Criterion New Releases: September 2018


Coming this September to the Criterion Collection is Olivier Assayas's long-unavailable coming-of-age masterpiece Cold Water, recently released theatrically for the first time in the US. It will join the prestigious catalogue with a new 4K restoration supervised by the director himself. Another addition will be Andrei Tarkovsky's epic Andrei Rublev, which will make its Blu-ray debut in an edition that includes both the director's preferred 185-minute cut and the extended cut that was suppressed by Soviet censors. And then there's A Raisin in the Sun, the classic film version of Lorraine Hansberry's groundbreaking play about a Chicago family's struggle against racism and class barriers starring Sidney Poitier and Ruby Dee. It too will appear in a new 4K restoration. Ingmar Bergman fans will be pleased to hear that Scenes from a Marriage will for the first time be getting the Blu-ray treatment. And then there's a true American classic from the Golden Age of Hollywood: My Man Godfrey, the uproarious Depression-era screwball comedy starring William Powell and Carole Lombard, will now be available on Blu-ray.
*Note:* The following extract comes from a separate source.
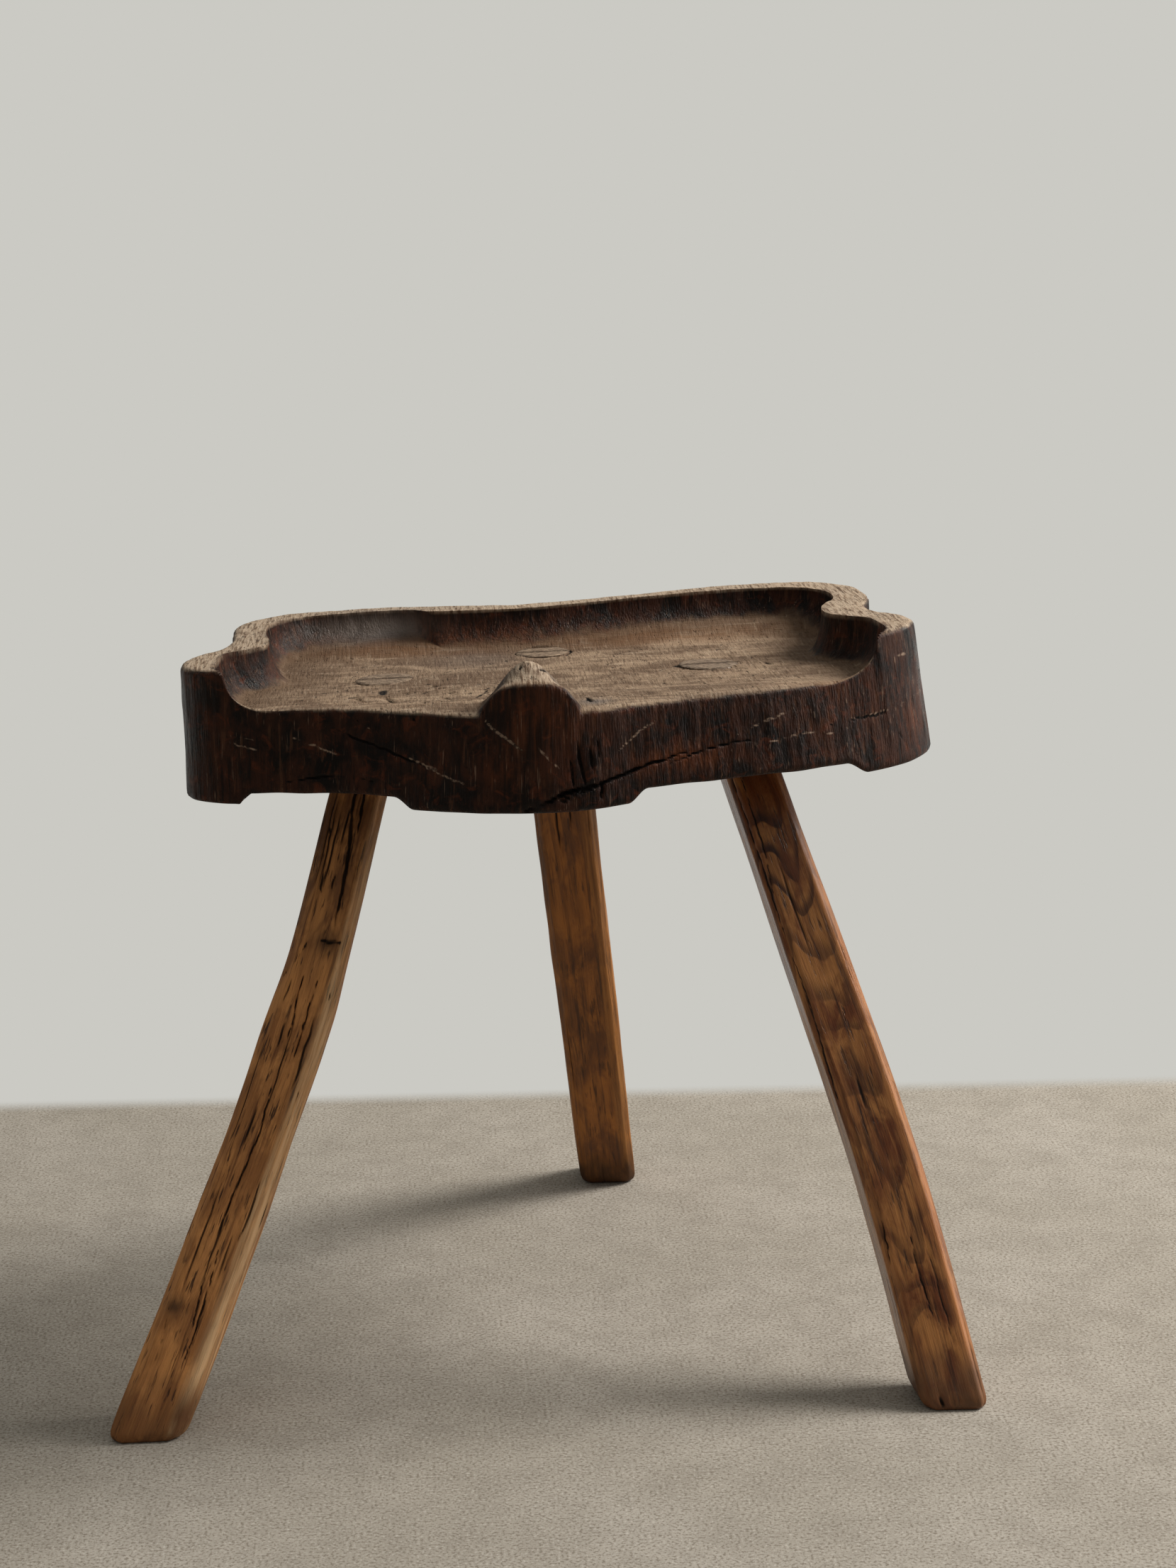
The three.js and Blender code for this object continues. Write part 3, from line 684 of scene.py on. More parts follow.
# ---- Legs ----
def leg_line(leg):
    """The leg's line in the stool's frame: its tenon's end, shoulder and axis, and its bowed body."""
    end = in_stool(leg["socket"])
    foot = np.array([*leg["foot"], 0.0])
    share = (leg["socket"][2] - leg["under"] + SHOULDER_DROP) / end[2]
    shoulder = lerp(end, foot, share)
    shoulder[0] += leg["shift"]
    bowed = []
    for i, (side, forward) in enumerate(leg["bow"]):
        p = lerp(end, foot, lerp(share, 1, (i + 1) / (len(leg["bow"]) + 1)))
        bowed.append(p + [side, -forward, 0])
    body = catmull([shoulder, *bowed, foot], False, 200)
    run = np.concatenate([[0], np.cumsum(np.linalg.norm(np.diff(body, axis=0), axis=1))])
    axis = (end - shoulder) / np.linalg.norm(end - shoulder)
    return dict(end=end, shoulder=shoulder, axis=axis, body=body, run=run)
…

Godfrey is not my favorite William Powell film (I much prefer him sleuthing) not is it my favorite Carole Lombard effort (I think she's much better in To Be or Not To Be) but Powell and Lombard do dazzle in this definitive screwball comedy. Directed by Gregory La Cava (Stage Door) the necessary elements of the genre such as a man on the outs, a ridiculously rich women, and madcap adventures add up to a potent cocktail of romantic repartee and Depression-era social critique.

Irene (Lombard), an eccentric Manhattan socialite, wins a society-ball scavenger hunt after finding one of the "items" on the list, a "lost man" (Powell), at a dump. She gives the man she believes to be a down-and-out drifter work as the family butler, and of course she soon falls in love. Her attempts to both woo Godfrey and indoctrinate him in the dysfunctional ways of the household make for an unbeatable series of hijinks. Although this may sound like a standard recipe for the genre, it is La Cava's deft handling that helmed the picture to be the first film ever to garner Oscar nominations in all four acting categories. And the film still stands to this day as one of Hollywood's greatest commentaries on class and the social unrest of its time.

A true example of classic cinema at its best, My Man Godfrey is a must see, as well as a must have for classic cinema fans.